Set task:
Quote the lines that run from the line containing "shirt_front();" down to the line containing "obj.data.transform(obj.matrix_world)". Include both of those lines, reproduce each exactly, and omit everything else.

[Dataset rows]

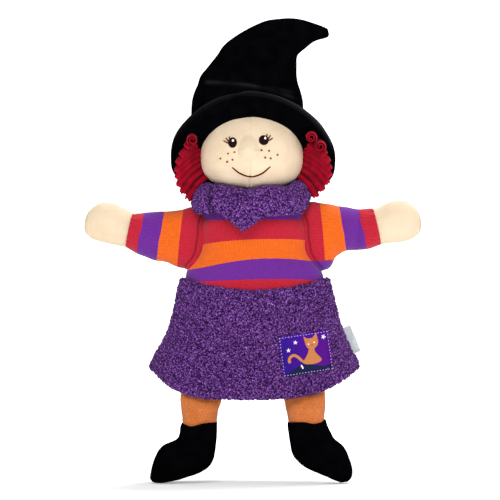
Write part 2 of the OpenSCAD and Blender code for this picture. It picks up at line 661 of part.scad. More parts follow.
module shoe_stuffing(side) color(fill_col) at_ankle(side)
  pillow(toward(shoe_outline, shoe_mid, 1.2 + fill_gap), shoe_mid, shoe_t / 2 - 1.2 - fill_gap);
module shoe_stuffing_left() shoe_stuffing(-1);
module shoe_stuffing_right() shoe_stuffing(1);

shirt_front();
shirt_back();
collar_under();
collar_over();
waist_tape();
glove_sleeve();
skirt_front();
skirt_back();
hip_tapes();
patch();
patch_stitching();
label();
neck_band();
neck_tie();
finger_tube();
head_stuffing();
face_left();
face_right();
head_back();
nose();
eye_left();
eye_right();
freckles();
mouth();
hair_left();
hair_right();
hat_crown();
hat_stuffing();
hat_brim();
hat_tip();
hat_tip_stuffing();
sleeve_left();
sleeve_right();
hand_left();
hand_right();
hand_stuffing_left();
hand_stuffing_right();
leg_left();
leg_right();
leg_stuffing_left();
leg_stuffing_right();
shoe_left();
shoe_right();
shoe_stuffing_left();
shoe_stuffing_right();
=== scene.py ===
import json
import math

import bpy
import numpy as np
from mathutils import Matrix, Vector


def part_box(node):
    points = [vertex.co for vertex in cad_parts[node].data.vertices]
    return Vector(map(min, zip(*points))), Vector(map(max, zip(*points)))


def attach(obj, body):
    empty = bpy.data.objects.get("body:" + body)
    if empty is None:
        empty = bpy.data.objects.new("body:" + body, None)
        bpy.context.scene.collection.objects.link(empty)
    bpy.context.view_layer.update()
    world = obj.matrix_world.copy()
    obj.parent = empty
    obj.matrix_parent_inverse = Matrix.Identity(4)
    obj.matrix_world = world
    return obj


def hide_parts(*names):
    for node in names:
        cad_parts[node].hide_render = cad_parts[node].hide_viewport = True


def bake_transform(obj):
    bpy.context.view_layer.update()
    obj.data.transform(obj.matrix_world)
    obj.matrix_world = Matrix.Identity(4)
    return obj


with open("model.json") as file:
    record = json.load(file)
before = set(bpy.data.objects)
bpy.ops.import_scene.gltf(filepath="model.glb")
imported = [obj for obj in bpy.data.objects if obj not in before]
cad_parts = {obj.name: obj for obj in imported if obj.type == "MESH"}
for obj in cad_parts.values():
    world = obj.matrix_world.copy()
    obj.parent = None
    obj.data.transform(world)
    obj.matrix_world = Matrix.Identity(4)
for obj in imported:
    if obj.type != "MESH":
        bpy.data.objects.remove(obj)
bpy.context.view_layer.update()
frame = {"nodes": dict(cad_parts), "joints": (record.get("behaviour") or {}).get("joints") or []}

# Lengths below are in millimetres, and become metres where a mesh is made.
MM = 0.001
SIDES = {"left": -1, "right": 1}
SHARP = math.radians(62)     # a crease steeper than this shows as an edge
FACE_CLOTH = 1.5
SHIRT_CLOTH = 1.2
THIN_CLOTH = 0.9             # felt, lining and tapes


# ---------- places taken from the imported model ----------
def low(node):
    """The lowest corner of a CAD node, in millimetres."""
    return np.array(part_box(node)[0]) / MM


def high(node):
    """The highest corner of a CAD node, in millimetres."""
    return np.array(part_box(node)[1]) / MM


def middle(node):
    """The middle of a CAD node's box, in millimetres."""
    return (low(node) + high(node)) / 2


JOINT = {j["name"]: np.array(j["pos_m"]) / MM for j in frame["joints"]}
HEAD = np.array([0.0, 0.0, middle("face_right")[2] - 1])
WAIST = high("skirt_front")[2]
NECK = JOINT["head_nod"][2]
FLOOR = min(low("shoe_left")[2], low("shoe_right")[2])


# ---------- curves and swells ----------
def keyed(table, s):
    """Values at s from rows of (place, values...), as cubic curves between the rows.

    The slope at each row is that from the row before it to the row after it.
    """
    t = np.asarray(table, float)
    x, y = t[:, 0], t[:, 1:]
    m = np.gradient(y, x, axis=0)
    s = np.clip(np.asarray(s, float), x[0], x[-1])
    i = np.clip(np.searchsorted(x, s, side="right") - 1, 0, len(x) - 2)
    h = (x[i + 1] - x[i])[..., None]
    u = (s - x[i])[..., None] / h
    return ((2 * u**3 - 3 * u**2 + 1) * y[i] + (u**3 - 2 * u**2 + u) * h * m[i]
            + (3 * u**2 - 2 * u**3) * y[i + 1] + (u**3 - u**2) * h * m[i + 1])


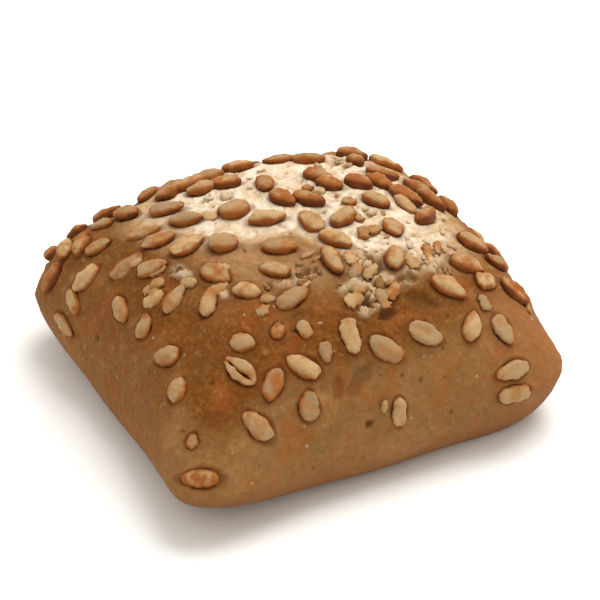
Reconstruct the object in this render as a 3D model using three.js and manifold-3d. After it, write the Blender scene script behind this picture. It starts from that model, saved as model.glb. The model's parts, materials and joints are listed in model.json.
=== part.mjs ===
// A square, pillow-shaped bread roll with hulled sunflower kernels pressed
// into its crust. Millimetres, +Z up, standing on its flat baked base.
// The roll was baked in one piece, so it is one solid. Each kernel is a
// separate body that sits in its own pocket in the crust.
//
// Directions: the four side faces look along +X, -X, +Y and -Y. "around" is
// the angle about the vertical axis in degrees, 0 at +X and 90 at +Y, so the
// corners are near 45, 135, 225 and 315.

import * as THREE from 'three';
import Module from 'manifold-3d';

const wasm = await Module();
wasm.setup();
const { Manifold, Mesh: SolidMesh } = wasm;

// ---------------------------------------------------------------- the roll --
const HALF_WIDTH = 50.5;      // X, from the middle to a side face, at the widest line
const HALF_DEPTH = 48.0;      // Y, the same
const CROWN_HEIGHT = 43.5;    // top of the crust above the base
const WIDEST_HEIGHT = 10.0;   // where the sides turn under
const SQUARENESS = 7.5;       // superellipse exponent of the outline at the widest line
const ROUNDING_RATE = 3.8;    // how quickly the outline rounds off towards the crown
const SHOULDER = 0.55;        // under 1 gives full shoulders and a flat crown
const CROWN_SHIFT = [1.0, 3.5];   // the dome leans this far in X and Y
const BASE_SIDE = 0.83;       // flat base over widest outline, in the middle of a side
const BASE_SQUARENESS = 6.0;  // the base has rounder corners than the widest line
const SWELL = 0.010;          // slow unevenness of the dome, as a share of its radius
// the swell's waves: [waves round the roll, phase, half waves up the dome, share of SWELL]
const SWELL_WAVES = [[3, 0.6, 1, 1.0], [5, 2.1, 2, 0.6]];

// each corner of the cut dough is drawn out along its diagonal, and curls up
// off the tray: [around, drawn out, curl, flat base over widest outline there]
const CORNERS = [
  [45, 3.0, 3.5, 0.90],
  [135, 3.0, 4.5, 0.86],
  [225, 4.5, 3.5, 0.76],
  [315, 1.5, 4.5, 0.90],
];
const DRAW_SHARPNESS = 24;    // how narrow the drawn-out point is
const CURL_SHARPNESS = 8;     // how far along the edges the curl reaches
const BASE_SHARPNESS = 11;    // the same for the base under a corner
const CORNER_FADE = 1.5;      // how quickly the corner dies away up the dome
const DRAWN_UNDER = 0.4;      // share of the drawn-out length that is left at the base

const AROUND_STEPS = 72;      // facets round the roll, closer together at the corners
const UNDER_STEPS = 4;        // rings from the base up to the widest line
const DOME_STEPS = 12;        // rings from the widest line to the crown
const CROWN_STEP = 0.4;       // the last ring is this share of a step from the crown point
const CORNER_BUNCHING = 0.11; // radians by which the facets crowd towards the corners

const rad = THREE.MathUtils.degToRad;

function cornerTerms(phi) {
  let drawn = 0, curl = 0, base = BASE_SIDE;
  for (const [at, out, up, share] of CORNERS) {
    const c = Math.max(0, Math.cos(phi - rad(at)));
    drawn += out * c ** DRAW_SHARPNESS;
    curl += up * c ** CURL_SHARPNESS;
    base += (share - BASE_SIDE) * c ** BASE_SHARPNESS;
  }
  return { drawn, curl, base };
}

function outline(phi, n) {
  return (Math.abs(Math.cos(phi)) ** n + Math.abs(Math.sin(phi)) ** n) ** (-1 / n);
}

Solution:
shirt_front();
shirt_back();
collar_under();
collar_over();
waist_tape();
glove_sleeve();
skirt_front();
skirt_back();
hip_tapes();
patch();
patch_stitching();
label();
neck_band();
neck_tie();
finger_tube();
head_stuffing();
face_left();
face_right();
head_back();
nose();
eye_left();
eye_right();
freckles();
mouth();
hair_left();
hair_right();
hat_crown();
hat_stuffing();
hat_brim();
hat_tip();
hat_tip_stuffing();
sleeve_left();
sleeve_right();
hand_left();
hand_right();
hand_stuffing_left();
hand_stuffing_right();
leg_left();
leg_right();
leg_stuffing_left();
leg_stuffing_right();
shoe_left();
shoe_right();
shoe_stuffing_left();
shoe_stuffing_right();
=== scene.py ===
import json
import math

import bpy
import numpy as np
from mathutils import Matrix, Vector


def part_box(node):
    points = [vertex.co for vertex in cad_parts[node].data.vertices]
    return Vector(map(min, zip(*points))), Vector(map(max, zip(*points)))


def attach(obj, body):
    empty = bpy.data.objects.get("body:" + body)
    if empty is None:
        empty = bpy.data.objects.new("body:" + body, None)
        bpy.context.scene.collection.objects.link(empty)
    bpy.context.view_layer.update()
    world = obj.matrix_world.copy()
    obj.parent = empty
    obj.matrix_parent_inverse = Matrix.Identity(4)
    obj.matrix_world = world
    return obj


def hide_parts(*names):
    for node in names:
        cad_parts[node].hide_render = cad_parts[node].hide_viewport = True


def bake_transform(obj):
    bpy.context.view_layer.update()
    obj.data.transform(obj.matrix_world)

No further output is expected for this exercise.